[CAD and scene scripts]
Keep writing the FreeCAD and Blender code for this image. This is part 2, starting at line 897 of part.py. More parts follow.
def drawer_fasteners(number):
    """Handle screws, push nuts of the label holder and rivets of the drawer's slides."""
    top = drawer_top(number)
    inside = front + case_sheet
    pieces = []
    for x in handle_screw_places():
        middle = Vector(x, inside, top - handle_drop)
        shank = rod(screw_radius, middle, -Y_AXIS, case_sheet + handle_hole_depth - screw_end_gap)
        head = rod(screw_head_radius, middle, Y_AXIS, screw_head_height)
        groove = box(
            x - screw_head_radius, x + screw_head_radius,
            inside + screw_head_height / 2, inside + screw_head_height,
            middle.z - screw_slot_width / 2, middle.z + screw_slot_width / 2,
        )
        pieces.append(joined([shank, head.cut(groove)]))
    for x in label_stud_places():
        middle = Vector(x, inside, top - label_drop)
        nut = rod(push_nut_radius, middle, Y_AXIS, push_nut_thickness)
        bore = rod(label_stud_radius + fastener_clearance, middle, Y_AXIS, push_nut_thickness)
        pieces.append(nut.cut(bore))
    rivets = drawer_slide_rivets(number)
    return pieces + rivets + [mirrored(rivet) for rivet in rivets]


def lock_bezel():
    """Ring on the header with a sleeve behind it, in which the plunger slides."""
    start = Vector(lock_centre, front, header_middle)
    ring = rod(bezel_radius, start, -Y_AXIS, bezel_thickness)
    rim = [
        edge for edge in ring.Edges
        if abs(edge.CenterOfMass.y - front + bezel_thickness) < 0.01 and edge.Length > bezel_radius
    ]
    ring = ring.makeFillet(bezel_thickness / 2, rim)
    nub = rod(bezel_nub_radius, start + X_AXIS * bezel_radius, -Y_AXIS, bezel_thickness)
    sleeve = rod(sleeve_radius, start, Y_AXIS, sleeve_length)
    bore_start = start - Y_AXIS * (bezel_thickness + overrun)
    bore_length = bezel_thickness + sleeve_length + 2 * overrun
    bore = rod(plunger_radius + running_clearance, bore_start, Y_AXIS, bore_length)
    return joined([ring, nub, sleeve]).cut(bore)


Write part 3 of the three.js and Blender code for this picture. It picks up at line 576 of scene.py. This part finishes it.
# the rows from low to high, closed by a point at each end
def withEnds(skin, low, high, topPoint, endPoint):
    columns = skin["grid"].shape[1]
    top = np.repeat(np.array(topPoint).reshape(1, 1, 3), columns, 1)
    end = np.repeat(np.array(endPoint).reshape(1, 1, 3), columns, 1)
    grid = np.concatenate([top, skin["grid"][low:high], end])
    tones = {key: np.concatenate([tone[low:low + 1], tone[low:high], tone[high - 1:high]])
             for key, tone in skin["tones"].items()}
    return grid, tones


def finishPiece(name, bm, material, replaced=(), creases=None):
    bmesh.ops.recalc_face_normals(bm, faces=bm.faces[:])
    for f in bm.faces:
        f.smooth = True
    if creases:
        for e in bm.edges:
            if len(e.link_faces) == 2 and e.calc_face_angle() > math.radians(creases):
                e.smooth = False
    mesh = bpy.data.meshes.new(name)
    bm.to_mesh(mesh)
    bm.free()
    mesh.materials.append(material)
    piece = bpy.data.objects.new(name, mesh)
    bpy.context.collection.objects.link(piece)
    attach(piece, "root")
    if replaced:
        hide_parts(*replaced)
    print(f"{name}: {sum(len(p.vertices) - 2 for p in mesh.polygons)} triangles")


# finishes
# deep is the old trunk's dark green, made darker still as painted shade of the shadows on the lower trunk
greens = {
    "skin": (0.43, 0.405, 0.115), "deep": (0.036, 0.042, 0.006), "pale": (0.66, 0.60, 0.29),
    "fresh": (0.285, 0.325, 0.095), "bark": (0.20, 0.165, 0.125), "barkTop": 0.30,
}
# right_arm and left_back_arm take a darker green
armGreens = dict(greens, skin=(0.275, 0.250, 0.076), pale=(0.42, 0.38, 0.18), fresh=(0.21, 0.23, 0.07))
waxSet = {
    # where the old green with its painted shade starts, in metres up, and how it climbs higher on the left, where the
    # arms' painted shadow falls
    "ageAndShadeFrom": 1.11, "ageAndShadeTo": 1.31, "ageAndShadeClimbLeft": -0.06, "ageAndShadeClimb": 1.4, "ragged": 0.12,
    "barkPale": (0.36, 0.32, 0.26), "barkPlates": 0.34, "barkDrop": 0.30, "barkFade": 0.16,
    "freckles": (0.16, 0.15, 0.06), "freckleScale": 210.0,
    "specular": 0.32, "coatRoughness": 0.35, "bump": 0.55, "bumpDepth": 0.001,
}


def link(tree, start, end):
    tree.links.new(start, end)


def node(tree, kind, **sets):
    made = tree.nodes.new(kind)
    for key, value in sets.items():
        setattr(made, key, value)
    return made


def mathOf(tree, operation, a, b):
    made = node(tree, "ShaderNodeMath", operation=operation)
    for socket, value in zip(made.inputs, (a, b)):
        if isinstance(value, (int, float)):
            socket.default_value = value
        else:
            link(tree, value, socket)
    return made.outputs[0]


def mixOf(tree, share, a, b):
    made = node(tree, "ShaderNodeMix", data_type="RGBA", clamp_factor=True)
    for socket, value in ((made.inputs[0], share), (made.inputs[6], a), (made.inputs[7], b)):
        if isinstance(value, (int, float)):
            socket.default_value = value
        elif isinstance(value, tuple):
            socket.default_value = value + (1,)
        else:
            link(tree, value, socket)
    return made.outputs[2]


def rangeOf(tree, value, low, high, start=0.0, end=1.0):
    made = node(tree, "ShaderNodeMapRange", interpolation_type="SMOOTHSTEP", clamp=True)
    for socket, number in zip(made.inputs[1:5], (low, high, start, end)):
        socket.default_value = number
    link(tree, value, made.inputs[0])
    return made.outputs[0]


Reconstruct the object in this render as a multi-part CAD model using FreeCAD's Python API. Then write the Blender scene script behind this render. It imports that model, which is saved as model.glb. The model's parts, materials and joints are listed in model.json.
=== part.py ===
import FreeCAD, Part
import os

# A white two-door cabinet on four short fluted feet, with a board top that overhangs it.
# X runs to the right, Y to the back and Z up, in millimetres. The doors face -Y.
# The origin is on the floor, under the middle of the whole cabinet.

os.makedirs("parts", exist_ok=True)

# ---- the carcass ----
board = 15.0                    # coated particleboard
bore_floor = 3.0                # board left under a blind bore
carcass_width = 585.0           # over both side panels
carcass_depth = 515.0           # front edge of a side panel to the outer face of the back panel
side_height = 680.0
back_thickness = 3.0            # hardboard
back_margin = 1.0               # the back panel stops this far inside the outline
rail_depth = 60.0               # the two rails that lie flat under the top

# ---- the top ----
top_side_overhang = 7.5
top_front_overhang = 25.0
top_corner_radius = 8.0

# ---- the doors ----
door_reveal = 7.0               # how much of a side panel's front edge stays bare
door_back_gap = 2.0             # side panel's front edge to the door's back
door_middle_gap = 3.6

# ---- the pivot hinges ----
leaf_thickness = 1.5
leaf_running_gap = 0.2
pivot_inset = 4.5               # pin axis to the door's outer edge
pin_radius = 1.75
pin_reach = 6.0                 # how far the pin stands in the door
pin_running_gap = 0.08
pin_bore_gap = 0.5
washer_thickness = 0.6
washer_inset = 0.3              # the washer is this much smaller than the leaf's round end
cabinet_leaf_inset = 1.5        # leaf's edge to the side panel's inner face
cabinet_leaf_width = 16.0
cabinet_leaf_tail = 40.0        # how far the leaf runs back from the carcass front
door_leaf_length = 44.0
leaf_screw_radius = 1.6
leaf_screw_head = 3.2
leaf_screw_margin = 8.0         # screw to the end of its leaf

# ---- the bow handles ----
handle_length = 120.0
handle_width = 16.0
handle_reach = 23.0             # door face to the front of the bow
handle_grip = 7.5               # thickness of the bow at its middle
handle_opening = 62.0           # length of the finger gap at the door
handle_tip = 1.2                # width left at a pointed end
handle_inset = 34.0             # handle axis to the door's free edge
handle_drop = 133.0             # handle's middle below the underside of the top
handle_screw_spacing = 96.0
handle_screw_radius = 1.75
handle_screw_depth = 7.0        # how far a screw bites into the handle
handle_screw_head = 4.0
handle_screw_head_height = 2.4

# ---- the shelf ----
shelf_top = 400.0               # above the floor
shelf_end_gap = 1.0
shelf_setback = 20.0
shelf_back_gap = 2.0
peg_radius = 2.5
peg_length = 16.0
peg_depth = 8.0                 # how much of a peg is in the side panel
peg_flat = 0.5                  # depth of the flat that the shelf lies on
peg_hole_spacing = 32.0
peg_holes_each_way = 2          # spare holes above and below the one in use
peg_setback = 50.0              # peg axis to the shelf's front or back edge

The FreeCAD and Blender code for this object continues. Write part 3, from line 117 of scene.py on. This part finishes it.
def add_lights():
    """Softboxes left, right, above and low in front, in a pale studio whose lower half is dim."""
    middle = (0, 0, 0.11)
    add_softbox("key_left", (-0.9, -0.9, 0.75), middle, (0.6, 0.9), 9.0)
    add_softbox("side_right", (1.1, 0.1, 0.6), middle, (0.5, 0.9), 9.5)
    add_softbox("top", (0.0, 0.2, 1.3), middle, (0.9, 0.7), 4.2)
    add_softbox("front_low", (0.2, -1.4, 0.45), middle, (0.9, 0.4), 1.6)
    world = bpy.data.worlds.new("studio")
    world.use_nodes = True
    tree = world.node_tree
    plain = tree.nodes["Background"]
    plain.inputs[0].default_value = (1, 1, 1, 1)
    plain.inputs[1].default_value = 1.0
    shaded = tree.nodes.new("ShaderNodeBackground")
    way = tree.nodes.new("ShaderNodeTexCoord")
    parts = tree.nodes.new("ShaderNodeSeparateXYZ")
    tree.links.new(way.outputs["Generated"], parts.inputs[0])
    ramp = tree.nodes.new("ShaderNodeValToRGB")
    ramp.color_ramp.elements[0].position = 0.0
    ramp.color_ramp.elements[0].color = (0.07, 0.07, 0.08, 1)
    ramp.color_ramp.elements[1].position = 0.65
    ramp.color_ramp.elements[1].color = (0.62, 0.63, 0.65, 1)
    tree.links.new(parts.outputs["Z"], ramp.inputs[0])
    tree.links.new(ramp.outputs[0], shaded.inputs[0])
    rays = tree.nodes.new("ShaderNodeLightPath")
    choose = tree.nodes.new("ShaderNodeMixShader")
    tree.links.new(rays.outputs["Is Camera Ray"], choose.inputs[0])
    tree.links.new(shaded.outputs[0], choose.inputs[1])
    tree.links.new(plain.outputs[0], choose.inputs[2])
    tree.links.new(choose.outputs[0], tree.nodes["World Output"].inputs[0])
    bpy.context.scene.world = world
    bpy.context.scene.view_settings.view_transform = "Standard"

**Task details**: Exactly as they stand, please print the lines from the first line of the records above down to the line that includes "return joined([ring, nub, sleeve]).cut(bore)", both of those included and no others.

**Solution**:
Keep writing the FreeCAD and Blender code for this image. This is part 2, starting at line 897 of part.py. More parts follow.
def drawer_fasteners(number):
    """Handle screws, push nuts of the label holder and rivets of the drawer's slides."""
    top = drawer_top(number)
    inside = front + case_sheet
    pieces = []
    for x in handle_screw_places():
        middle = Vector(x, inside, top - handle_drop)
        shank = rod(screw_radius, middle, -Y_AXIS, case_sheet + handle_hole_depth - screw_end_gap)
        head = rod(screw_head_radius, middle, Y_AXIS, screw_head_height)
        groove = box(
            x - screw_head_radius, x + screw_head_radius,
            inside + screw_head_height / 2, inside + screw_head_height,
            middle.z - screw_slot_width / 2, middle.z + screw_slot_width / 2,
        )
        pieces.append(joined([shank, head.cut(groove)]))
    for x in label_stud_places():
        middle = Vector(x, inside, top - label_drop)
        nut = rod(push_nut_radius, middle, Y_AXIS, push_nut_thickness)
        bore = rod(label_stud_radius + fastener_clearance, middle, Y_AXIS, push_nut_thickness)
        pieces.append(nut.cut(bore))
    rivets = drawer_slide_rivets(number)
    return pieces + rivets + [mirrored(rivet) for rivet in rivets]


def lock_bezel():
    """Ring on the header with a sleeve behind it, in which the plunger slides."""
    start = Vector(lock_centre, front, header_middle)
    ring = rod(bezel_radius, start, -Y_AXIS, bezel_thickness)
    rim = [
        edge for edge in ring.Edges
        if abs(edge.CenterOfMass.y - front + bezel_thickness) < 0.01 and edge.Length > bezel_radius
    ]
    ring = ring.makeFillet(bezel_thickness / 2, rim)
    nub = rod(bezel_nub_radius, start + X_AXIS * bezel_radius, -Y_AXIS, bezel_thickness)
    sleeve = rod(sleeve_radius, start, Y_AXIS, sleeve_length)
    bore_start = start - Y_AXIS * (bezel_thickness + overrun)
    bore_length = bezel_thickness + sleeve_length + 2 * overrun
    bore = rod(plunger_radius + running_clearance, bore_start, Y_AXIS, bore_length)
    return joined([ring, nub, sleeve]).cut(bore)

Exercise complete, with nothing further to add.